Direct-mapped caches have faster access time than set-associative caches. However, in direct-mapped caches, when multiple cache blocks in memory map to the same cache line, they end up evicting each other whenever one of them is accessed. This issue, known as the cache-conflict problem, arises due to the limited associativity of the cache. Increasing cache associativity can mitigate this problem, but there are implementation complexities and limitations to how much associativity can be increased. To address the cache conflict problem within the constraints of limited cache associativity, a victim cache is often employed.

== Implementation ==
The behavior of a victim cache in its respective interaction with the corresponding level cache is given below:

Cache Hit: No action

Cache Miss, Victim Hit: The block is in the victim cache and the one in the cache are replaced with each other. This new entry in victim cache becomes the most recently used block.

Implementation Example

Cache Miss, Victim Miss: The block is brought to cache from next level. The block evicted from the cache gets stored in Victim cache.

=== Example ===

Consider a direct-mapped L1 cache with blocks A, B pointing to the same set. It is linked to a 2 entry fully associative victim cache with blocks C, D in it.

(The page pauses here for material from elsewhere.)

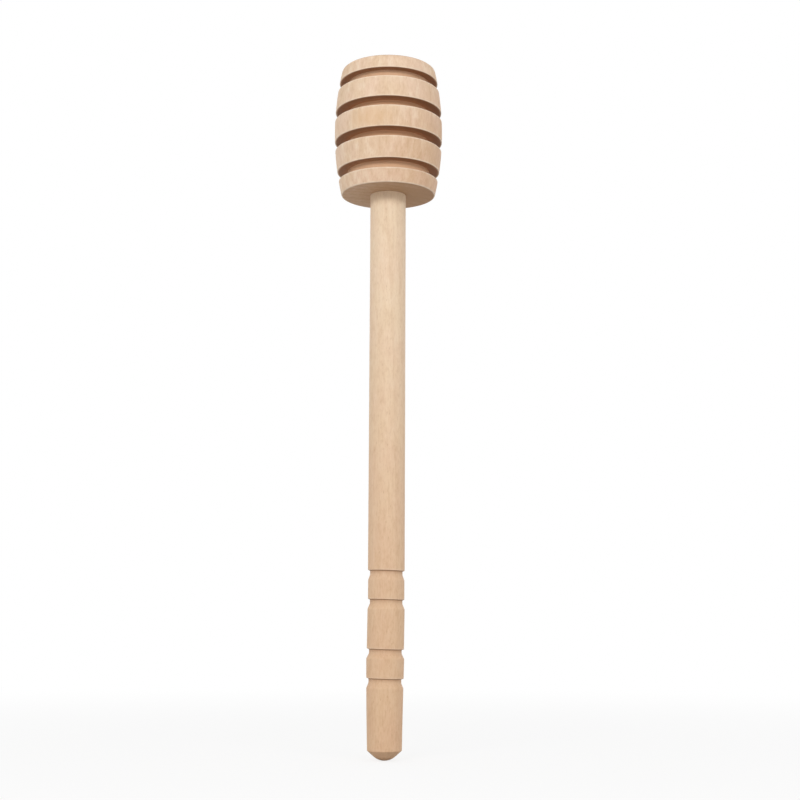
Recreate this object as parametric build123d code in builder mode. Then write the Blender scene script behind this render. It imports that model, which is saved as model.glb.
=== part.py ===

The trace to be followed: A, B, A, B...

From the diagram, we can see that, in case of victim cache (VC) hit, blocks A and B are swapped. The least recently used block of VC remains as it is. Hence, it gives an illusion of associativity to the direct-mapped L1 cache, in turn reducing the conflict misses.

In case of two caches, L1 and L2 with exclusive cache policy (L2 does not cache the same memory locations as L1), L2 acts as the victim cache for L1.

== Performance implications ==
While measuring performance improvement by using victim cache, Jouppi assumed a Level-1 direct-mapped cache augmented with a fully associative cache. For the test suite used by him, on an average 39% of the Level-1 data cache misses are found to be conflict misses, while on an average 29% of the Level-1 instruction misses are found to be conflict misses. Since conflict misses amount to large percentage of total misses, therefore providing additional associativity by augmenting the Level 1 cache with a victim cache is bound to improve total miss rate significantly.

Experimental results are deduced by considering a 32-Kb Direct-Mapped, 2-way and fully associative cache augmented with a 256 block (8 KB) victim cache and running on it 8 randomly selected SPEC95 Benchmarks. While the results cannot be generalized for all benchmarks, adding a victim cache provides a miss rate reduction ranging from 10% to 100% for all the cache configuration. The returns although seem to level off beyond victim cache size of 50 blocks, thus proving Jouppi's observation that victim cache benefits reach a plateau after the first few victim blocks.

Miss rate reduction for a 64 KB cache size are found to be significantly lower, proving that victim caching is not indefinitely scalable.

While comparing various cache configuration it was found that in certain cases adding a small victim cache can give performance benefit equivalent to that observed by multiplying the cache size by 2.